* _Data for this task_:
◇ ◇ ◇ ◇

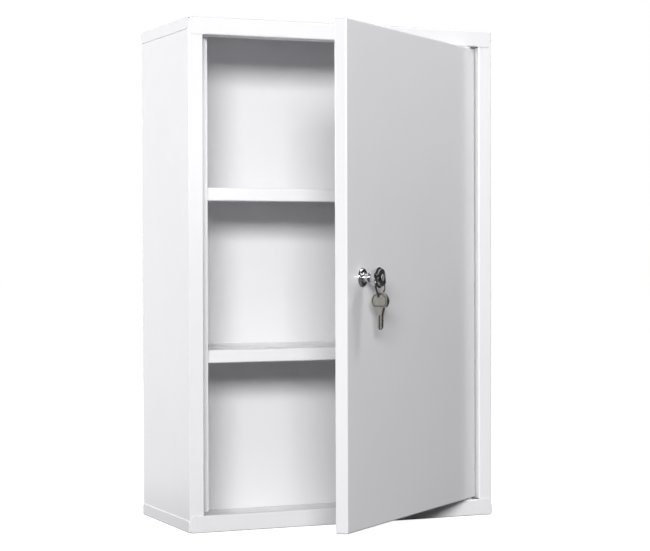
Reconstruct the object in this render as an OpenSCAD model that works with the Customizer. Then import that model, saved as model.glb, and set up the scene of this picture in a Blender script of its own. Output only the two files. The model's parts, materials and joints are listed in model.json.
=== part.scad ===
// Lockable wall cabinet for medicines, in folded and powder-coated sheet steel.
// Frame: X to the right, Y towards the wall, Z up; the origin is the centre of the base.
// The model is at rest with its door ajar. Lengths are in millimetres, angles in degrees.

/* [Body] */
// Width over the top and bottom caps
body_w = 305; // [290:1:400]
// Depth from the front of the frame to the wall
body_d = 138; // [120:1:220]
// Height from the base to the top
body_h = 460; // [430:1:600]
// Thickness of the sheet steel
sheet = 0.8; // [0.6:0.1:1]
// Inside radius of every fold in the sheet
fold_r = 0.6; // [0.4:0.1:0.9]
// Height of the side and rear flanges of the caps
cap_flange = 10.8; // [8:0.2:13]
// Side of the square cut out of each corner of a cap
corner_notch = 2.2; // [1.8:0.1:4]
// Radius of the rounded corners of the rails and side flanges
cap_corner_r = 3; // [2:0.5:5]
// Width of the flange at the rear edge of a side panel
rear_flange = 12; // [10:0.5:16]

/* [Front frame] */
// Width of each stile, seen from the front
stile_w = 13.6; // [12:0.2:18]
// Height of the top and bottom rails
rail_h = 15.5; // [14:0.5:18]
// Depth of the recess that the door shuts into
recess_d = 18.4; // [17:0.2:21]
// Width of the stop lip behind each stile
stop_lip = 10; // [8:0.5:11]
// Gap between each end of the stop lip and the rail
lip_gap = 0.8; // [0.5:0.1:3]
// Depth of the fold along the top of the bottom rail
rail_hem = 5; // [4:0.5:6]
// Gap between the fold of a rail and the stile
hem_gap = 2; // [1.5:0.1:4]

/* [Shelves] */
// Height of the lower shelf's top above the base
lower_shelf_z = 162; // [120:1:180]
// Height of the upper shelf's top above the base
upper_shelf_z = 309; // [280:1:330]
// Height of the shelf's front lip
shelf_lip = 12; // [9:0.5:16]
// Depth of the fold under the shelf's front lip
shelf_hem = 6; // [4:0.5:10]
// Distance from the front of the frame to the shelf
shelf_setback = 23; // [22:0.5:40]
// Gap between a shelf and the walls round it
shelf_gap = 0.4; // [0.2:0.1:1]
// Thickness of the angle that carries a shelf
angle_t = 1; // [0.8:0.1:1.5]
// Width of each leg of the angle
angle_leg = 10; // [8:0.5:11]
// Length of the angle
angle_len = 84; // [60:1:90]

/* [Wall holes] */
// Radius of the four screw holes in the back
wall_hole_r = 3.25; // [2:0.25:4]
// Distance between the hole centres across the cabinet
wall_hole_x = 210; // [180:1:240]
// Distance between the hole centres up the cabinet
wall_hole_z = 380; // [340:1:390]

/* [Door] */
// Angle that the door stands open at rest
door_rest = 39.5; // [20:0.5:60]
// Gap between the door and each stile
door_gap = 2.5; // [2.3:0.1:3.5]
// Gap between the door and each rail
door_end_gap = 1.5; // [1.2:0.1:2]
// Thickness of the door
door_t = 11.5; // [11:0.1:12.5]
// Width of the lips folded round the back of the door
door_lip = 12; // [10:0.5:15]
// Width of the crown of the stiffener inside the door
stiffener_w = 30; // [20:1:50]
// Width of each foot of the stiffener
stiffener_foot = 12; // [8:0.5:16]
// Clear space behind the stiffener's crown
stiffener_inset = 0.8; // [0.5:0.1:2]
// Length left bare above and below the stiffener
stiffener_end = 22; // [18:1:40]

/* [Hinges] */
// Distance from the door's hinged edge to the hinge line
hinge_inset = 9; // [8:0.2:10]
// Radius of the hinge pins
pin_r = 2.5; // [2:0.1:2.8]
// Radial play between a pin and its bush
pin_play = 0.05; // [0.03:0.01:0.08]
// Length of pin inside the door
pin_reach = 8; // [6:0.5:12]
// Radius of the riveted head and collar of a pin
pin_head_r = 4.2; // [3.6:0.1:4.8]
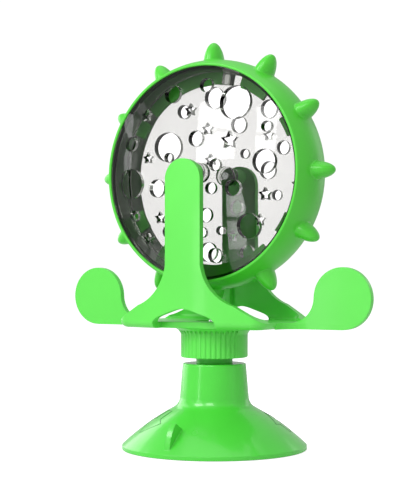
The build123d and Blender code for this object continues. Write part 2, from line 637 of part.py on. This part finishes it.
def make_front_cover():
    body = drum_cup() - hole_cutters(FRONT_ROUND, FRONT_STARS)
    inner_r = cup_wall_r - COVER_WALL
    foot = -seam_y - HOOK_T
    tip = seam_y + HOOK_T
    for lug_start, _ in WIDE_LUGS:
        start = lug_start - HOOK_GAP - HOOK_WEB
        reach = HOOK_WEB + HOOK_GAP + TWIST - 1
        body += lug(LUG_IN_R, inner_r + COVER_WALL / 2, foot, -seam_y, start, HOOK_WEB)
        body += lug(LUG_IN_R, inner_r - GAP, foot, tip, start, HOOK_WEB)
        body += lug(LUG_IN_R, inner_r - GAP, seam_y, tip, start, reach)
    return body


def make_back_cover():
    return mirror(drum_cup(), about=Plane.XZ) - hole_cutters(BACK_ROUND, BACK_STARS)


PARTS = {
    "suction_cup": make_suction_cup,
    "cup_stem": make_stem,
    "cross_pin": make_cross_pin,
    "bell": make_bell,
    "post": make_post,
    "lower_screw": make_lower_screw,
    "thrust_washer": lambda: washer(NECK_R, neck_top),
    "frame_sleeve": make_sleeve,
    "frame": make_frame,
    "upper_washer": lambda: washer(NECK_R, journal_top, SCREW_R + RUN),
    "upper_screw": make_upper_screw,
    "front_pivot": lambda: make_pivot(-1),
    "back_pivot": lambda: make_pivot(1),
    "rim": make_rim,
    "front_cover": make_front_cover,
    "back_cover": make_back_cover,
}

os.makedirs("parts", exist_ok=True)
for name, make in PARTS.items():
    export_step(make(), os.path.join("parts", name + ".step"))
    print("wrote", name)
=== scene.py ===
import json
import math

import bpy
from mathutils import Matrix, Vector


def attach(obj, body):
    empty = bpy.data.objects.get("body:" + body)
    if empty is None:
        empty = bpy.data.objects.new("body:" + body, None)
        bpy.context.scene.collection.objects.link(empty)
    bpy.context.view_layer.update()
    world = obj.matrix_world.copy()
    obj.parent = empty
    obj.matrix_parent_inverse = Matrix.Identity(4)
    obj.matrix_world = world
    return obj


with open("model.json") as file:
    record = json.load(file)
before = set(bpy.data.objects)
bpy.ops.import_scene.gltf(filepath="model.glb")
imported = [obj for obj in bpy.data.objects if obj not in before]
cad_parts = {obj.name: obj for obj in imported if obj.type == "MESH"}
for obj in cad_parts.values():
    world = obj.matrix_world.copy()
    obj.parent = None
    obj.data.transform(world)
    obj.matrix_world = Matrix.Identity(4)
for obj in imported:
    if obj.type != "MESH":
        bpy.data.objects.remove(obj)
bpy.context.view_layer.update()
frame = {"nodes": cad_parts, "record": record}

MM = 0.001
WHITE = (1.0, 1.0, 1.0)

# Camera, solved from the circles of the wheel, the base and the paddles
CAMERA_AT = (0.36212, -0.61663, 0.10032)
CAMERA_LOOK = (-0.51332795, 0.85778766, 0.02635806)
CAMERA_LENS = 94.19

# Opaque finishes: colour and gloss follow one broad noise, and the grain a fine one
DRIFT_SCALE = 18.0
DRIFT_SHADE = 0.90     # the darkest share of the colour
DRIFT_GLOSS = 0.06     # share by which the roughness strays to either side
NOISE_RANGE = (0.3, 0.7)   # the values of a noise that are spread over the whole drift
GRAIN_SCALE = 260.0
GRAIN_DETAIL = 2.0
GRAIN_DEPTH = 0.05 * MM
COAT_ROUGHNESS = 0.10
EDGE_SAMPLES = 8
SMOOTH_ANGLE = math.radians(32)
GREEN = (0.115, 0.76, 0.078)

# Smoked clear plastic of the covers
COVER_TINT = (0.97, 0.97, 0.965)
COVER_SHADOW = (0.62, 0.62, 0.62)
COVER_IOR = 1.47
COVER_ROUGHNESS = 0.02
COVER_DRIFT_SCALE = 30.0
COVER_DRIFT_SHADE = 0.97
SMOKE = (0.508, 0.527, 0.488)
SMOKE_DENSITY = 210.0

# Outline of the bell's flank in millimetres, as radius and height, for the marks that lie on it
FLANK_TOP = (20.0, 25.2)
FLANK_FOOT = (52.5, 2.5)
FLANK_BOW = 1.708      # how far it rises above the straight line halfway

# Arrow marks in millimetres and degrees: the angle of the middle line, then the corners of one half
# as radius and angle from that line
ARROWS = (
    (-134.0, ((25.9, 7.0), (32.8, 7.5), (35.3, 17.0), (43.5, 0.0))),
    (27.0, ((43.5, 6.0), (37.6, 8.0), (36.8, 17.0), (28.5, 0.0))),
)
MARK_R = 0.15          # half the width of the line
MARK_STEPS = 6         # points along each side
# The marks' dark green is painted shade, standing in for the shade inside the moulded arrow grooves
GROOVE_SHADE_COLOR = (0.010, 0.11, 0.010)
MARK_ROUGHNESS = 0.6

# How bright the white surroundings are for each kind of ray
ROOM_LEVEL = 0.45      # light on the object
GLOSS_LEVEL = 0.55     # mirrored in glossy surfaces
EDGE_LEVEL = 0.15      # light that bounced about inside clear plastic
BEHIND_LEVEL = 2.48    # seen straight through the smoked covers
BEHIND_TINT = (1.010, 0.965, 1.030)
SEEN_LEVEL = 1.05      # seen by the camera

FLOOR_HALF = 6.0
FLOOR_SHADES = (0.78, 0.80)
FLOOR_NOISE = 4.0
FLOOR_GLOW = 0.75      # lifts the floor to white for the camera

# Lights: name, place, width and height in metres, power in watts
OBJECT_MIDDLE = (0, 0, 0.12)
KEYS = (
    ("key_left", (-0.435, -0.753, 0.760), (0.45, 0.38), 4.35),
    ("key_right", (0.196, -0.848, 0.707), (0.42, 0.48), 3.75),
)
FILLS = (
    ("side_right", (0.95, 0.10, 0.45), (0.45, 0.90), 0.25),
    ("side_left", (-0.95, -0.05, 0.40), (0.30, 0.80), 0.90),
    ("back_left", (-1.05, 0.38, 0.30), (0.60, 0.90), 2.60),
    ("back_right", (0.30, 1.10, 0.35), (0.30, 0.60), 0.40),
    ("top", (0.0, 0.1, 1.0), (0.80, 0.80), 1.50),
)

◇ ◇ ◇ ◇

Of the lines above, extract only those from the line with "for name, make" to the line with "imported = [obj", both included, exactly as written.

for name, make in PARTS.items():
    export_step(make(), os.path.join("parts", name + ".step"))
    print("wrote", name)
=== scene.py ===
import json
import math

import bpy
from mathutils import Matrix, Vector


def attach(obj, body):
    empty = bpy.data.objects.get("body:" + body)
    if empty is None:
        empty = bpy.data.objects.new("body:" + body, None)
        bpy.context.scene.collection.objects.link(empty)
    bpy.context.view_layer.update()
    world = obj.matrix_world.copy()
    obj.parent = empty
    obj.matrix_parent_inverse = Matrix.Identity(4)
    obj.matrix_world = world
    return obj


with open("model.json") as file:
    record = json.load(file)
before = set(bpy.data.objects)
bpy.ops.import_scene.gltf(filepath="model.glb")
imported = [obj for obj in bpy.data.objects if obj not in before]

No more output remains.